Talisman: Prologue Interview

Now that Games Workshop's RPG-inspired board game Talisman has officially been brought to the PC, GamesIndustry.biz has caught up with Nomad Games' Don Whiteford for an article-style interview about the challenges the small team encountered while developing the title, their decision to break it up into multiple "bite-sized chunks", when we'll see a multiplayer component, and more. A snip:
"So what we've done is, and our programmer Carl has designed this, is come up with this idea of a quest system. So the first release of Talisman is actually a game called Prologue, and effectively what we've done is create quests for each of the characters. Basically the game is focused at this stage on single player challenges to introduce players to all the characters and all the special abilities that the characters have. So that's Prologue, that's the starting point. It's like 50 quests with all the characters and you sort of work your way through. And you're given specific challenges, you're basically playing the board.
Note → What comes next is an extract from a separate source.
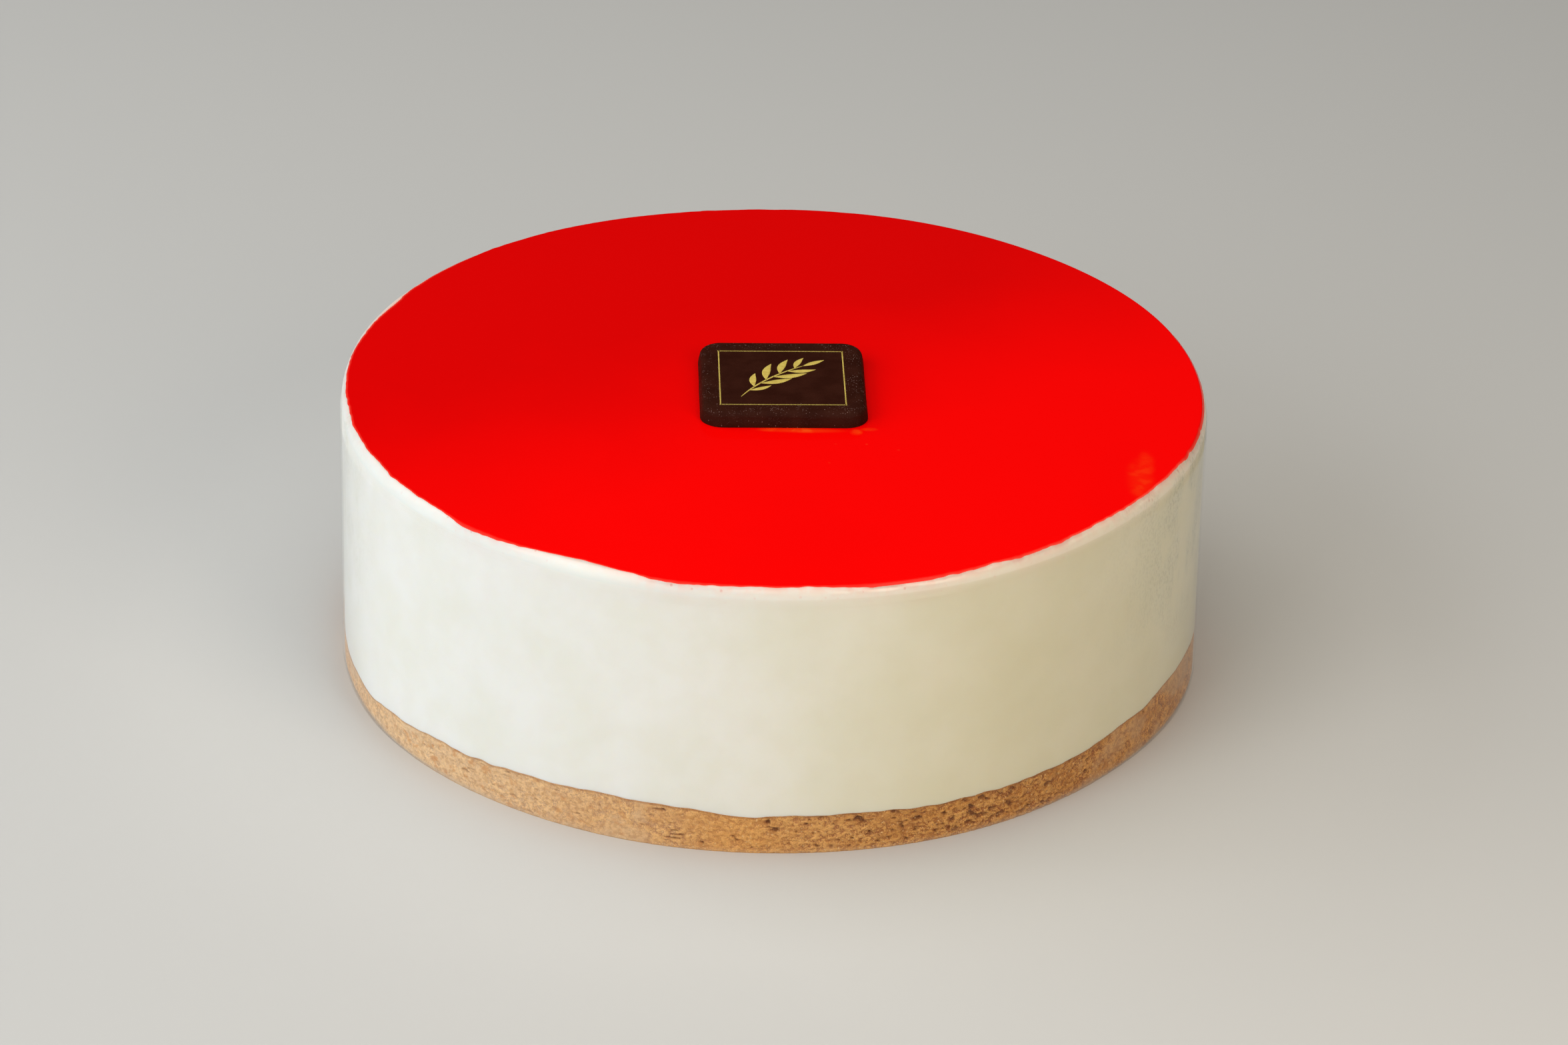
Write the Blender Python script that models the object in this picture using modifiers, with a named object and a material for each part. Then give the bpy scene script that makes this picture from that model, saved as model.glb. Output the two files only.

"It introduces all the cards, it introduces the way that the different characters work and gives you a really deep understanding of the game. At the same time we're working on the multiplayer version, and what we're going to do is look at how we execute the multiplayer version. Whether it will be instantly just a straightforward adaptation of the real board game, we're looking at different ways of doing it, different scenarios according to how players want to play it. So that's where we're at at the moment."

Talisman was, like so many of the borderline collaborative/competitive board games, always a tight balance of diplomacy, keeping fellow players onside until the tables had turned to your advantage, turning on them at the perfect moment to augment a triumph with the crushing humiliation of your peers. It sounds like Prologue is going to be purely single player focused, so is Whiteford comfident that it'll retain its charms?

"Asynchronous play is definitely an option," he explains. "Again, because we're doing the quests at the moment, you could design an asynchronous game where rather than just a turn you have to complete a set of objectives first before you pass it over to the next player. So it doesn't necessarily have to be one turn per go, it could be 'here's part of a quest', and that you actually leave something for the other player to pick up and go forward with, and that can vary depending on your outcome.

"So we can start to work with the potential of the game and that particular environment, the asynchronous play. Of course there'll be AI, and there'll be pass to play as well, so if you're in a room and you want to play a game, if you want to play a full game if you can do that, but if you wanted to play a quest based game which was shorter with a couple of you we're looking at things like co-operative questing where you actually help each other to do a certain type of objectives.